Confidence in parents whose babies are scheduled to have their first dose of the MMR vaccine is reasonably high in Tyrone, with 97.5 coming forward for immunisation.
However this figure drops to 92.9 per cent, roughly around the Northern Ireland average, for the uptake of the MMR2 vaccine which is given as a pre-school booster.
The highest uptake for MMR1 is the Western Trust area with 98.4 per cent and 96.2 per cent for MMR2.
A dose of MMR vaccine is usually given at 12-13 months with a second dose administered before the child starts school.
The Public Health Agency (PHA) is marking European Immunisation Week by celebrating the excellent childhood immunisation uptake levels being achieved in Northern Ireland, which are well above the UK average.
Many childhood diseases which were common prior to the introduction of vaccination have been dramatically reduced or have disappeared altogether, such as polio, diphtheria, tetanus, measles and several types of meningitis.

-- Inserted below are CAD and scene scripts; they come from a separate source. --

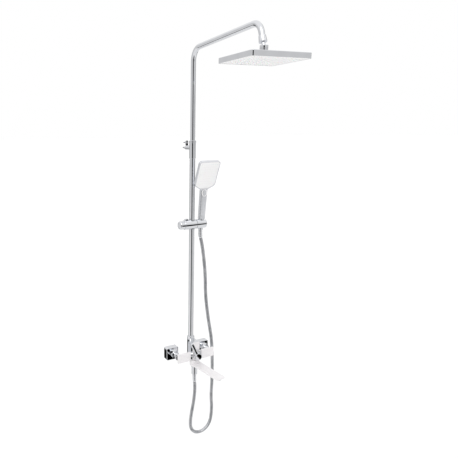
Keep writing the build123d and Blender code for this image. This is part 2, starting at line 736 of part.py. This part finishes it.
def mode_button():
    """Oval button that changes the spray."""
    button = extrude(button_plane * Pos(0, 0, -2.0) * Ellipse(7.3, 11.7), 4.4)
    return fillet(button.faces().sort_by(Axis.Y)[0].edges(), 1.0)


def hose_nut_upper():
    """Conical nut of the hose: it also seats the hand shower in the cradle."""
    slope = (12.9 - 10.6) / 42
    low_r = 10.6 - 0.3 + slope * (NUT_LOW + 21)
    top_r = 10.6 - 0.3 + slope * (NUT_TOP + 21)
    nut = taper(cradle_c + handle_dir * NUT_LOW, handle_dir, low_r, top_r, NUT_TOP - NUT_LOW)
    nut -= rod(cradle_c + handle_dir * (NUT_TOP - 13.5), handle_dir, 9.3, 15)
    return nut - rod(cradle_c + handle_dir * (NUT_LOW + 8), handle_dir, 5.0, 40)


def handset_washer():
    """Washer at the bottom of the nut."""
    ring = rod(cradle_c + handle_dir * (NUT_TOP - 13.4), handle_dir, 9.0, 0.8)
    return ring - rod(cradle_c, handle_dir, 5.2, 30)


add("handset_shell", handset_shell())
add("face_plate", face_plate())
add("face_nozzles", face_nozzles())
add("button_ring", button_ring())
add("mode_button", mode_button())
add("hose_nut_upper", hose_nut_upper())
add("handset_washer", handset_washer())

# ----------------------------------------------------------------------------- hose
HOSE_NUT_BOTTOM = -86.0


def hose_nut_lower():
    """Round nut that screws on the outlet nipple."""
    top = STEM_BOTTOM - 7.3
    nut = rod((0, SPOUT_Y, top), DOWN, 12.3, top - HOSE_NUT_BOTTOM)
    nut = chamfer(nut.edges().filter_by(GeomType.CIRCLE), 1.2)
    nut -= rod((0, SPOUT_Y, top + 1), DOWN, HOSE_THREAD_R + 0.05, 13.5)
    return nut - rod((0, SPOUT_Y, top), DOWN, 5.0, 28)


def hose_washer():
    """Washer between the nipple and the hose."""
    z = STEM_BOTTOM - 18.6
    return rod((0, SPOUT_Y, z), DOWN, 9.8, 1.1) - rod((0, SPOUT_Y, z + 1), DOWN, 5.2, 4)


def hose():
    """Flexible hose as a tube: straight runs joined by arcs as large as the runs allow."""
    start = cradle_c + handle_dir * NUT_LOW
    straight = cradle_c + handle_dir * (NUT_LOW - 25)
    end = Vector(0, SPOUT_Y, HOSE_NUT_BOTTOM)
    points = [start, straight] + [Vector(*p) for p in HOSE_ROUTE] + [end]
    radii = []
    for before, here, after in zip(points, points[1:], points[2:]):
        half_turn = radians((here - before).get_angle(after - here)) / 2
        shorter = min((here - before).length, (after - here).length)
        radii.append(0.45 * shorter / sin(half_turn) * cos(half_turn))
    path = FilletPolyline(*points, radius=radii)
    runs = [(b - a).length for a, b in zip(points, points[1:])]
    tube = sweep(Plane(origin=start, z_dir=points[1] - start) * Circle(HOSE_R), path)
    print("hose runs", [round(r) for r in runs])
    print("hose radii", [round(r) for r in radii])
    full = pi * HOSE_R**2 * path.length
    print("hose length", round(path.length), "volume ratio", round(tube.volume / full, 4))
    return tube


add("hose_nut_lower", hose_nut_lower())
add("hose_washer", hose_washer())
add("hose", hose())

for name, solids in NODES.items():
    export_step(solids, f"parts/{name}.step")
print(len(NODES), "nodes")
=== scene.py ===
"""Looks of the rainfall shower column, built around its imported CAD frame. Metres, +Z up.

The origin is on the finished wall, midway between the inlets; the column stands at -Y.
"""
import json
from math import cos, pi, radians, sin

import bmesh
import bpy
from mathutils import Matrix, Vector


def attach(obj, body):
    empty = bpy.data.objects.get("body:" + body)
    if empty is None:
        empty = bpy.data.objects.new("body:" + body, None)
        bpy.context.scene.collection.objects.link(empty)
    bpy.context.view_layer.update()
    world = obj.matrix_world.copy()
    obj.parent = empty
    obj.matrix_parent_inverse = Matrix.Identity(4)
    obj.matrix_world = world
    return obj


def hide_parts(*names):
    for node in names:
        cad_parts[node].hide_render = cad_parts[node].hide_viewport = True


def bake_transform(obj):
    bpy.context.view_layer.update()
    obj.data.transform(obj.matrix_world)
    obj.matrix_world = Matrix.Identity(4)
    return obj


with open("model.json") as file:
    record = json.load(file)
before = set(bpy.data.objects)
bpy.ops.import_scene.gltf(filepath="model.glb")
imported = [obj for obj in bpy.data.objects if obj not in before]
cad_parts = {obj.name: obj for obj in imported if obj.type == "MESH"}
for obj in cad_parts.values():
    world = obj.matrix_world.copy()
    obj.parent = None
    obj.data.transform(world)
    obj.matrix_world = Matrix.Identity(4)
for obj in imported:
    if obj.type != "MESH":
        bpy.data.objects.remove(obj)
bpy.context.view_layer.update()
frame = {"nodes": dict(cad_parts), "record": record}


# ---------------------------------------------------------------------------- camera
def make_camera():
    """A camera left of the column, above its middle, looking down at it."""
    place = Vector((-0.96974, -1.74267, 0.94501))
    yaw, pitch, roll = 0.4621, -0.2882, -0.0065
    forward = Vector((sin(yaw) * cos(pitch), cos(yaw) * cos(pitch), sin(pitch)))
    level = Vector((cos(yaw), -sin(yaw), 0))
    above = level.cross(forward)
    right = level * cos(roll) + above * sin(roll)
    up = above * cos(roll) - level * sin(roll)
    data = bpy.data.cameras.new("camera")
    data.sensor_width = 36
    data.lens = 38.66
    data.shift_x = 0.1422
    data.shift_y = 0.0924
    data.clip_end = 100
    camera = bpy.data.objects.new("camera", data)
    axes = Matrix((right, up, -forward)).transposed()
    camera.matrix_world = Matrix.Translation(place) @ axes.to_4x4()
    bpy.context.scene.collection.objects.link(camera)
    bpy.context.scene.camera = camera


# ------------------------------------------------------------------------------ hose
HOSE_R = 0.007
HOSE_PITCH = 0.0024
HOSE_SIDES = 24
FERRULE_R = 0.00815
FERRULE_SIDES = 32
FERRULE_STEPS = 60         # steps of the hose's line that a ferrule covers
FERRULE_GROOVE = 0.0004
FERRULE_CLOSING = 0.0009
CLOSING_SHARE = 0.12       # the last part of a ferrule, which closes on the hose
OUTLET = (0.0, -0.085, -0.086)
HANDSET_NUT = (0.042, -0.047075, 0.539879)
HOSE_ROUTE = [
    OUTLET,
    (0.0, -0.085, -0.114),
    (0.0045, -0.0845, -0.152),
    (0.0025, -0.0835, -0.195),
    (-0.0025, -0.082, -0.237),
    (-0.009, -0.080, -0.279),
    (-0.0135, -0.078, -0.320),
    (-0.011, -0.076, -0.3595),
    (0.0096, -0.0735, -0.388),
    (0.043, -0.071, -0.399),
    (0.0764, -0.069, -0.388),
    (0.097, -0.0675, -0.3595),
    (0.1035, -0.0665, -0.322),
    (0.1045, -0.066, -0.280),
    (0.100, -0.0655, -0.230),
    (0.1035, -0.065, -0.168),
    (0.104, -0.065, -0.098),
    (0.1015, -0.065, -0.025),
    (0.0975, -0.064, 0.046),
    (0.086, -0.060, 0.116),
    (0.0755, -0.056, 0.188),
    (0.0685, -0.052, 0.264),
    (0.0685, -0.049, 0.338),
    (0.062, -0.046, 0.412),
    (0.053, -0.044, 0.474),
    (0.042, -0.044029, 0.515065),
    HANDSET_NUT,
]


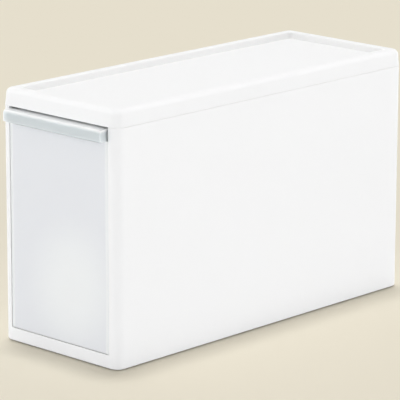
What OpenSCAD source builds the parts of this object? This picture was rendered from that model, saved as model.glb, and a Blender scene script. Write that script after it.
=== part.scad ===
// Stackable drawer box: a moulded case that is open at the top, a clip-on cap with a stacking
// recess, and one translucent drawer that runs on two floor rails and has a clip-on pull.
// X runs across the front, the drawer opens towards -Y, and Z = 0 is the surface it stands on.

/* [Case] */
// Width of the case across its front
case_w = 140; // [125:1:200]
// Depth of the case, from its front plane to its back
case_d = 370; // [280:1:460]
// Height of the case below its cap, without the feet
shell_h = 209; // [155:1:285]
// Wall thickness of the case and the cap
wall_t = 2.2; // [1.8:0.1:2.8]
// Radius of the upright corners
corner_r = 9; // [7.5:0.1:9.5]
// Radius of the edge round the underside
base_r = 1.8; // [1:0.1:3]
// Width of the frame strip at each side of the window
post_w = 10; // [9:0.5:14]
// Height of the sill under the window, and of the rails behind it
sill_h = 12; // [9:0.5:20]
// Radius of the window's lower corners
window_r = 1.5; // [0.5:0.1:3]
// Depth of the collar behind each post, where the drawer's ears stop
collar_d = 14; // [8:1:30]
// Chamfer on both sides of the seam between case and cap
seam_c = 0.35; // [0.2:0.05:0.6]

/* [Rails] */
// Width of each hollow floor rail
rail_w = 12; // [10:0.5:16]
// Distance from the window's edge to the middle of a rail
rail_inset = 20; // [18:0.5:26]
// Radius along the top edges of a rail
rail_r = 1.6; // [0.8:0.1:3]
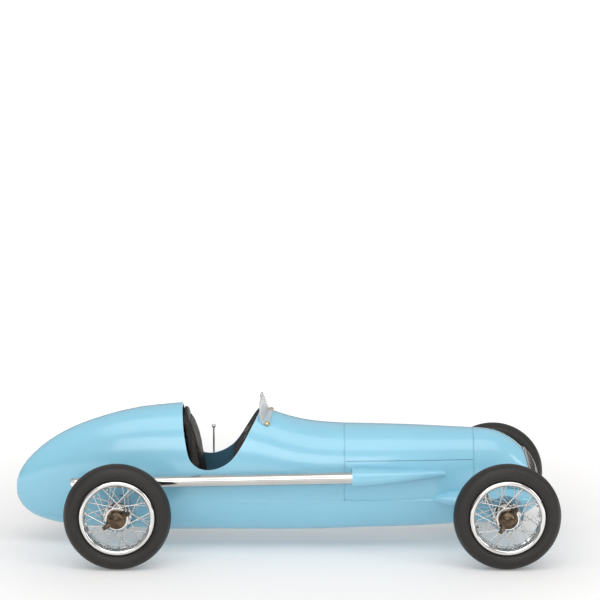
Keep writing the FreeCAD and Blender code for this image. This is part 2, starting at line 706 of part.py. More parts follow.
def drag_link():
    x0 = BOX_SHAFT_X - STEER_ARM
    x1 = FRONT_AXLE_X - STEER_ARM
    link = rod(Vector(x0, 0, TRACK_ROD_Z), Vector(x1, 0, TRACK_ROD_Z), 1.8)
    link = join([link, upright(x0, 0, TRACK_ROD_Z - 2.6, TRACK_ROD_Z + 3, 3.6)])
    link = link.cut(upright(x0, 0, 60, 80, STEER_PIN_R + RUNNING_CLEARANCE))
    return link.cut(track_rod())


# ---- Exhaust ----------------------------------------------------------------------------
def exhaust_pipe():
    tail = PIPE_REAR + (PIPE_REAR - PIPE_FRONT).normalize() * 6
    tail_radius = PIPE_REAR_R - 0.02
    pipe = tapered_rod(PIPE_FRONT, tail, PIPE_FRONT_R, tail_radius)
    pipe = pipe.cut(tapered_rod(PIPE_FRONT, tail, PIPE_FRONT_R - PIPE_WALL, tail_radius - PIPE_WALL))
    slash = Part.makeBox(40, 80, 40, Vector(-40, -40, -20))
    slash.rotate(Vector(0, 0, 0), Vector(0, 0, 1), PIPE_SLASH_DEG)
    slash.translate(PIPE_REAR + Vector(2.5, 0, 0))
    return solids_only(pipe.cut(slash))


def exhaust_fairing():
    """Teardrop cover where the exhaust leaves the bonnet."""
    stations = [(FAIRING_REAR_X, -51.0, 82.8, 8.6), (90, -49.9, 83.0, 7.6), (110, -47.8, 83.3, 6.3),
                (130, -44.4, 83.7, 5.0), (148, -40.6, 84.1, 3.9), (158, -38.4, 84.2, 3.2),
                (165, -36.6, 84.3, 2.2)]
    covers = []
    for shift in (0, 3.5, 7):
        rings = [Part.Wire([Part.makeCircle(radius, Vector(x, y + shift, z), Vector(1, 0, 0))])
                 for x, y, z, radius in stations]
        covers.append(Part.makeLoft(rings, True, False))
    cover = covers[0].multiFuse(covers[1:]).cut(OUTER)
    direction = (PIPE_FRONT - PIPE_REAR).normalize()
    mouth = rod(PIPE_FRONT - direction * 30, PIPE_FRONT + direction * 1.0, PIPE_FRONT_R + 0.2)
    return solids_only(cover.cut(mouth))


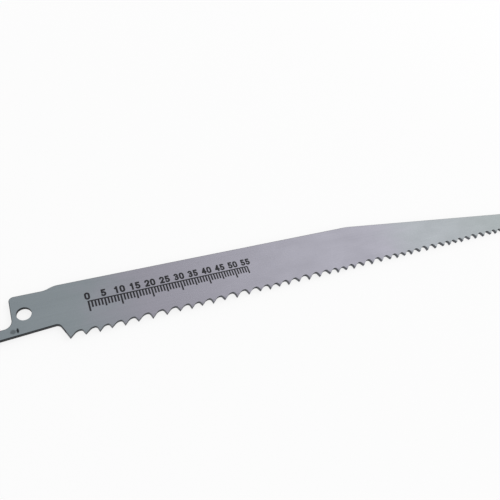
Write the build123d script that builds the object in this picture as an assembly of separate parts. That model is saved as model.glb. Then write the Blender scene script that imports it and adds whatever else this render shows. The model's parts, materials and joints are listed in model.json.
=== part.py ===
from build123d import *
import os
from math import atan, radians, sin, tan

# A reciprocating saw blade: one flat strip of steel, stamped and then toothed.
# Millimetres. X runs from the shank to the nose, Y from the teeth to the spine, and Z
# through the thickness. The origin is the centre of the pin hole, half way through.

# Strip
overall_length = 228.6        # end of the tang to the nose, before the nose is rounded
thickness = 1.27
spine_height = 7.40           # spine above the pin hole, the straight part of the back
tooth_line_depth = 10.95      # tooth tips below the pin hole

# Shank
pin_hole_diameter = 4.2
shank_above_pin = 6.35
shank_below_pin = 6.35
shank_underside_angle = 3.6   # the underside climbs towards the teeth
shoulder_from_pin = 3.5       # square end of the shank, behind the pin hole
shoulder_radius = 1.4
shank_top_end = 5.55          # where the top of the shank starts up to the spine
spine_ramp_run = 5.0          # length of that gentle S, two arcs with hardly a straight
spine_ramp_curved = 0.98      # the share of it that the two arcs take

# Tang: the narrow tail on the tooth side of the shank
tang_from_pin = 12.4
tang_top_depth = 3.62         # its upper edge below the pin hole
tang_notch_radius = 2.4
tang_end_radius = 0.9

# Heel: the step down from the shank to the first tooth
first_tooth_from_pin = 11.05
heel_angle = 67.0
heel_radius = 1.5

# Back and nose
bend_from_pin = 122.0         # where the back starts to slope down
back_end_depth = 3.17         # the back's line, run on to the nose, ends this far below the pin
bend_radius = 25.0
plunge_angle = 64.0           # slant of the front end
plunge_radius = 3.0
nose_radius = 0.35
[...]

This week, the PHA is highlighting to parents the importance of children getting their immunisations on time and of ensuring they receive all the vaccines they are due.
Dr Richard Smithson, Consultant in Health Protection, PHA, said in Northern Ireland, thousands of cases of serious illness and many deaths are avoided each year thanks to a highly successful immunisation programme, but there is still a small percentage of children who do not receive full protection.
“As we approach the time of year when many children are travelling on school trips and family holidays, we are again urging parents to protect them against measles by ensuring they have been immunised with two doses of MMR, as measles still occurs in other countries who have not had as high vaccine uptake rates as us.
“Measles is a highly infectious disease which spreads very easily. It’s never too late to get your child immunised with two doses of the MMR vaccine. We cannot stress enough that measles is serious and in some cases it can be fatal. Delaying immunisation puts children at risk,” he said.
There has been speculation that the vaccine can cause autism or inflammatory bowel disease; however studies have shown that there is no evidence to link immunisation to either of the conditions.
Critics say those who opt to not give their child the vaccines are putting lives at risk.
Some parents believe the single vaccines are much safer for their children, and they shun the triple cocktail.
Medical researcher Dr Andrew Wakefield first reported a link between MMR and autism in 1998 but his evidence has been discredited. Vaccination rates in the UK and Ireland dropped sharply and this was followed by significantly increased incidence of measles and mumps, resulting in deaths and severe and permanent injuries.
In 2012, the number of parents in Northern Ireland who chose to give their children the MMR vaccination rose to an all-time high.
Private clinics also offer the single vaccines should parents wish to go down that route.